Exercise aim: Quote the lines that run from the line containing "shin(LEG[side], side), skin);" down to the line containing "obj.data.transform(world)". Include both of those lines, reproduce each exactly, and omit everything else.

-------- Source data

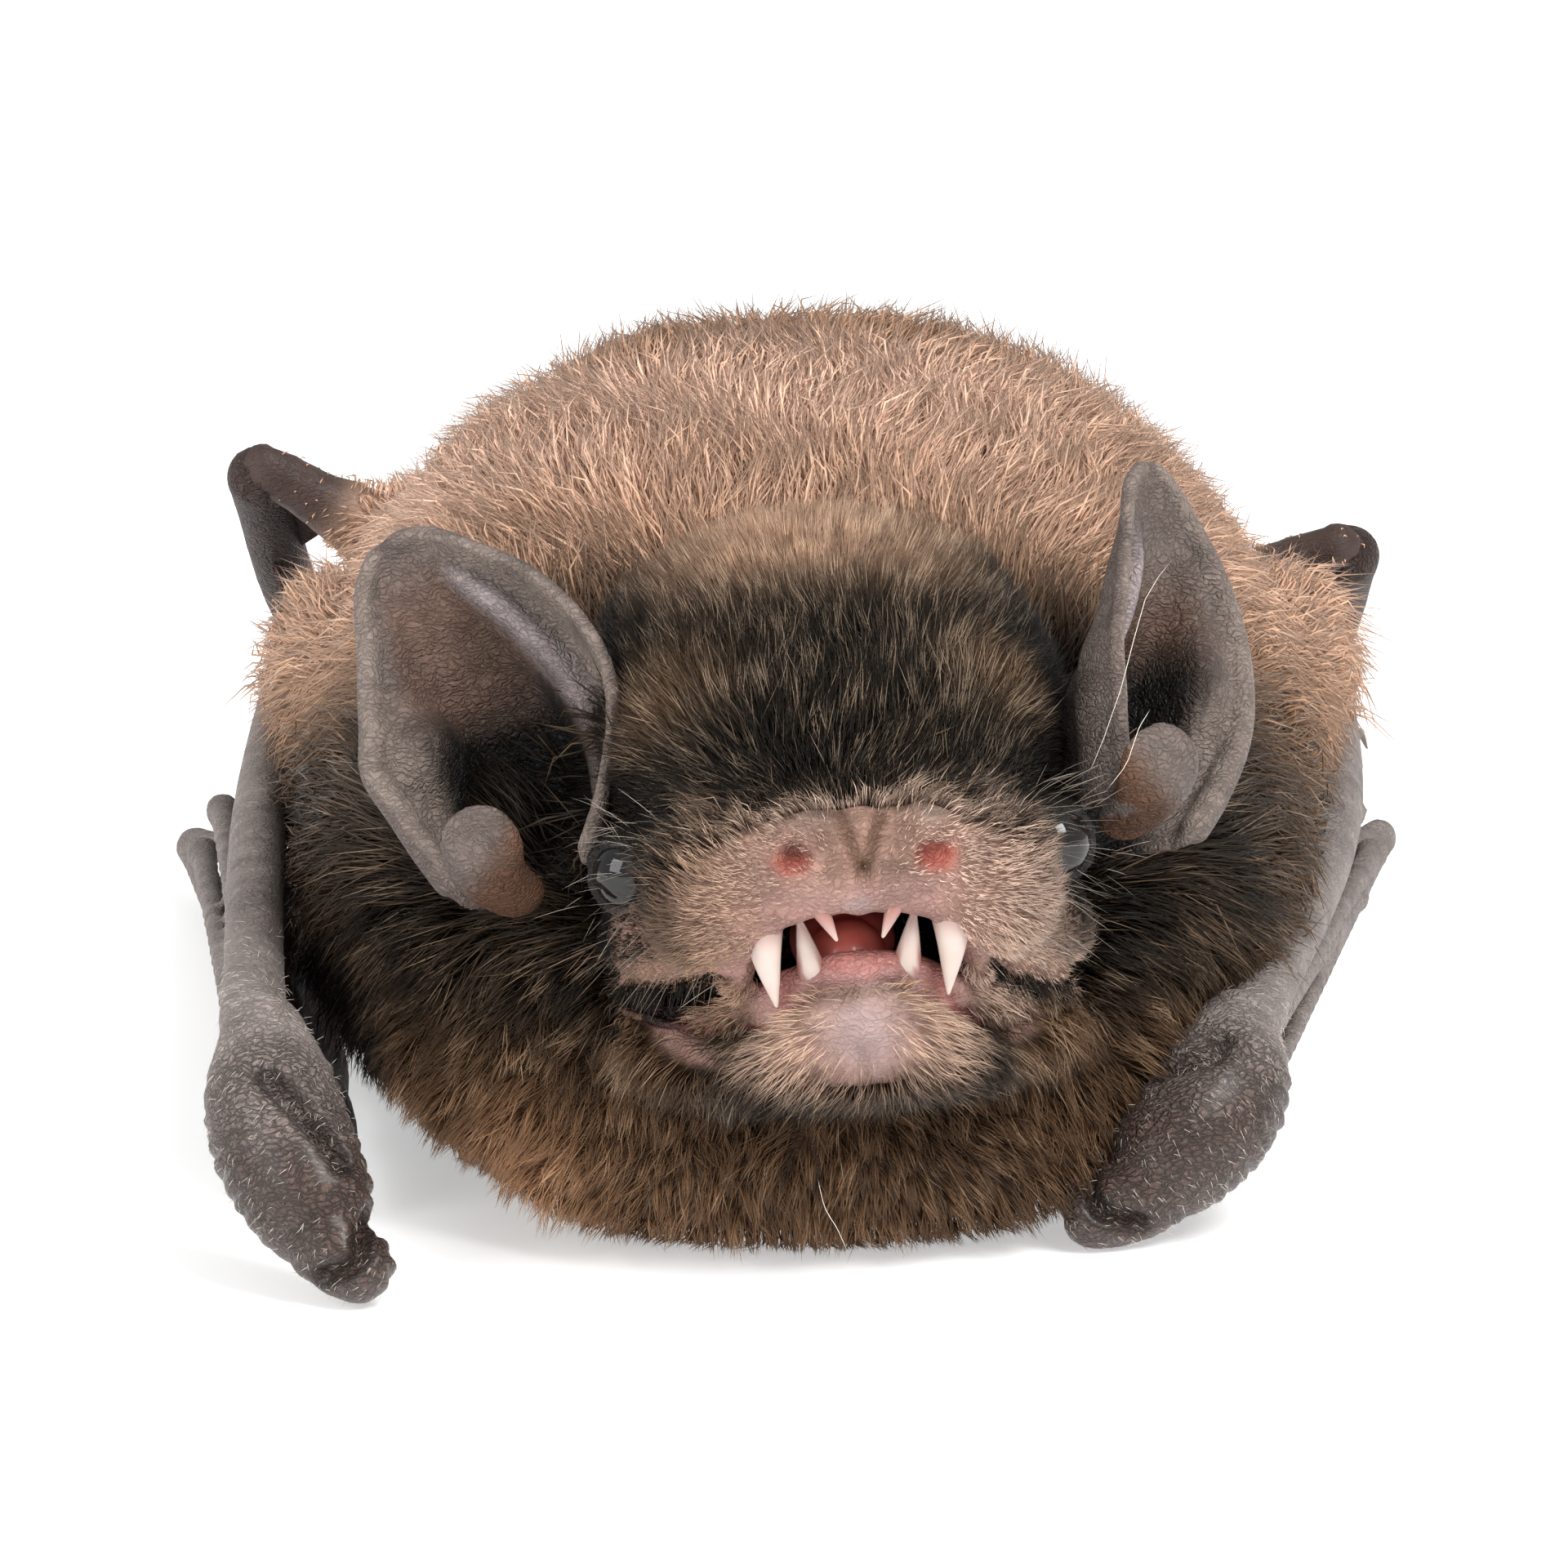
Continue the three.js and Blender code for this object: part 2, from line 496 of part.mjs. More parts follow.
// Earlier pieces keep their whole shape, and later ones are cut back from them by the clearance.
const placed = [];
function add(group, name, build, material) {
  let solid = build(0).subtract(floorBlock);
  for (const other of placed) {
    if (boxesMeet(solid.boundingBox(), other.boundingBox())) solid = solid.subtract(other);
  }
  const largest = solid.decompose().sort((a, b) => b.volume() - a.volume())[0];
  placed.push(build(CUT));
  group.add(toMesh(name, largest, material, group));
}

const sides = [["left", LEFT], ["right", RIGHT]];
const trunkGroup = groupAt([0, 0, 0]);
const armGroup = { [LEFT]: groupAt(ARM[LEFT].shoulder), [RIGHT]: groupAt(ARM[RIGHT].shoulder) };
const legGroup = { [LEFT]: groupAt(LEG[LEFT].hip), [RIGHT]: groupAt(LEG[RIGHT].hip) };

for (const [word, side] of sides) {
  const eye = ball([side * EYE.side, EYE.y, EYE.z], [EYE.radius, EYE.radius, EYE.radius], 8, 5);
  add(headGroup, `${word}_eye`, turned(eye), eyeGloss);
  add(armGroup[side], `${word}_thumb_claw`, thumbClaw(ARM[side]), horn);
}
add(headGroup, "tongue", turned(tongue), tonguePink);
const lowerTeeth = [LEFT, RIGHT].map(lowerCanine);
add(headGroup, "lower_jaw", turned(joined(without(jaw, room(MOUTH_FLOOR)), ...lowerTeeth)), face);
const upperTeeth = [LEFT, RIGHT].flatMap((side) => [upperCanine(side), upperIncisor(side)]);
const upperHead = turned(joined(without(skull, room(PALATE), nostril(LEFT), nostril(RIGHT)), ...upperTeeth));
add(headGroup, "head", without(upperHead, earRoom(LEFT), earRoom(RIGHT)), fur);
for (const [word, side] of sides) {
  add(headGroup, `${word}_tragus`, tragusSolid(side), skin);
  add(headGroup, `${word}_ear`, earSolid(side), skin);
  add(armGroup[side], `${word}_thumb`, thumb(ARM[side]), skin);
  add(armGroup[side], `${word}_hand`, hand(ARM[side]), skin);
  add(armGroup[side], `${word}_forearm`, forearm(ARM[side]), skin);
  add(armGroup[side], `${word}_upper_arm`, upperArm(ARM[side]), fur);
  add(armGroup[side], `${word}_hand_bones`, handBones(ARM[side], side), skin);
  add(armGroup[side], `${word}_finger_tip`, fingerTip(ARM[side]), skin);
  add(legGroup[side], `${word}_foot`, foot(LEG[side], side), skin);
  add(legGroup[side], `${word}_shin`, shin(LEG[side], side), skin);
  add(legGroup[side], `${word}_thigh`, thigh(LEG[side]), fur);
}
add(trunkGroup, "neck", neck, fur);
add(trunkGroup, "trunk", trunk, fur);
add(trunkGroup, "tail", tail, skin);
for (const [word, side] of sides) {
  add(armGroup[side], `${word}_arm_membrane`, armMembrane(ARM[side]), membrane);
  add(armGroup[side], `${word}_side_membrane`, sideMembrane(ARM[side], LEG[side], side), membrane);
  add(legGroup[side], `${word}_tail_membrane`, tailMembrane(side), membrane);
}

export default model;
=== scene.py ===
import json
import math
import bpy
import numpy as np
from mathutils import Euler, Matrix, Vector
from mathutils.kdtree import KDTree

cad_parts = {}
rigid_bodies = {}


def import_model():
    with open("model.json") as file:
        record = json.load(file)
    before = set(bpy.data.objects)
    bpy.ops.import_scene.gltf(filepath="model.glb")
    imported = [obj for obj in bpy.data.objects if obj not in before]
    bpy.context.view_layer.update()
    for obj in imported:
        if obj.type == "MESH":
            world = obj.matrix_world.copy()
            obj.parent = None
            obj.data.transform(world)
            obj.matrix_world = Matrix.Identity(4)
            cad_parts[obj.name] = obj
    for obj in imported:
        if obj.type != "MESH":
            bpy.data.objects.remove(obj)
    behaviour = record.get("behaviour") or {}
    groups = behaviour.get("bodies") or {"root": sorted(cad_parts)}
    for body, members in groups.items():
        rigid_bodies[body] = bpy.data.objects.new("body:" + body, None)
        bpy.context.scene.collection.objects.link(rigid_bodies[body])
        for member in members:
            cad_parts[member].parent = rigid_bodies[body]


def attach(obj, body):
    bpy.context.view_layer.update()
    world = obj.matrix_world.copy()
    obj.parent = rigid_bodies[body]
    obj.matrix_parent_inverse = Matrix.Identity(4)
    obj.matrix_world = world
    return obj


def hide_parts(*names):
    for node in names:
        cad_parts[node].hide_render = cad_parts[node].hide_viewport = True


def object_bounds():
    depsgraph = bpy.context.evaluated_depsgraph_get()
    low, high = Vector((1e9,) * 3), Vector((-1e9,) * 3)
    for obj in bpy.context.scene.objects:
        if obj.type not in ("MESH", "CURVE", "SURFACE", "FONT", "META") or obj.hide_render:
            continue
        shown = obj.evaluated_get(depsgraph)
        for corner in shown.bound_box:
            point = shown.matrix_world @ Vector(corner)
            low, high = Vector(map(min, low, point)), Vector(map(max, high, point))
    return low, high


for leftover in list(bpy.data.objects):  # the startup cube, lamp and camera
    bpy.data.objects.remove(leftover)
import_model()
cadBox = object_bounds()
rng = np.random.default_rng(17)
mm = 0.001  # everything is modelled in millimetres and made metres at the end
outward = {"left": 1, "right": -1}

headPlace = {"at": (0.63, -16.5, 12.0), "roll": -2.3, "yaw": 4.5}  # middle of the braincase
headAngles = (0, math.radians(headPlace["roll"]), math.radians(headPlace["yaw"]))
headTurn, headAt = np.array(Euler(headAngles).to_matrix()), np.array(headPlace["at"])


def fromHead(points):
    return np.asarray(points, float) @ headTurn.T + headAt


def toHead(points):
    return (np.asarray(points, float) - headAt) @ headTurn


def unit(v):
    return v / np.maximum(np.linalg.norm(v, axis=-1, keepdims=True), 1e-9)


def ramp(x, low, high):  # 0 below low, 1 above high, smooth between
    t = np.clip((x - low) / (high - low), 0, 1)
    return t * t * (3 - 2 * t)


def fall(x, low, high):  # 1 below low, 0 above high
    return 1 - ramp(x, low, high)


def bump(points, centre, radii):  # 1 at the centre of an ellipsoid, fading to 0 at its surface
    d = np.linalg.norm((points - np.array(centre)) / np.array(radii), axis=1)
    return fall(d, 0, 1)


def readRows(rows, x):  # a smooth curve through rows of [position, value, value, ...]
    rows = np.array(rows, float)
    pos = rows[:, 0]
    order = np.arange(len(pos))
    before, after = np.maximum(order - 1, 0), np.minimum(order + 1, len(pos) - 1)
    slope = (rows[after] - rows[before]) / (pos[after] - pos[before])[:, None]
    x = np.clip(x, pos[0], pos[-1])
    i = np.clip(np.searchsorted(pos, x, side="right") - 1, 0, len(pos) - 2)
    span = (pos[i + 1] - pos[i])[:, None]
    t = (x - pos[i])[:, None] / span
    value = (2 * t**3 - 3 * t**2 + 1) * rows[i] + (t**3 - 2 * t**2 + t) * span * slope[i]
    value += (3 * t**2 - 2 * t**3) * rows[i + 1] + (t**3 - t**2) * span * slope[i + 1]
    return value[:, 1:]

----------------

Full answer:
  add(legGroup[side], `${word}_shin`, shin(LEG[side], side), skin);
  add(legGroup[side], `${word}_thigh`, thigh(LEG[side]), fur);
}
add(trunkGroup, "neck", neck, fur);
add(trunkGroup, "trunk", trunk, fur);
add(trunkGroup, "tail", tail, skin);
for (const [word, side] of sides) {
  add(armGroup[side], `${word}_arm_membrane`, armMembrane(ARM[side]), membrane);
  add(armGroup[side], `${word}_side_membrane`, sideMembrane(ARM[side], LEG[side], side), membrane);
  add(legGroup[side], `${word}_tail_membrane`, tailMembrane(side), membrane);
}

export default model;
=== scene.py ===
import json
import math
import bpy
import numpy as np
from mathutils import Euler, Matrix, Vector
from mathutils.kdtree import KDTree

cad_parts = {}
rigid_bodies = {}


def import_model():
    with open("model.json") as file:
        record = json.load(file)
    before = set(bpy.data.objects)
    bpy.ops.import_scene.gltf(filepath="model.glb")
    imported = [obj for obj in bpy.data.objects if obj not in before]
    bpy.context.view_layer.update()
    for obj in imported:
        if obj.type == "MESH":
            world = obj.matrix_world.copy()
            obj.parent = None
            obj.data.transform(world)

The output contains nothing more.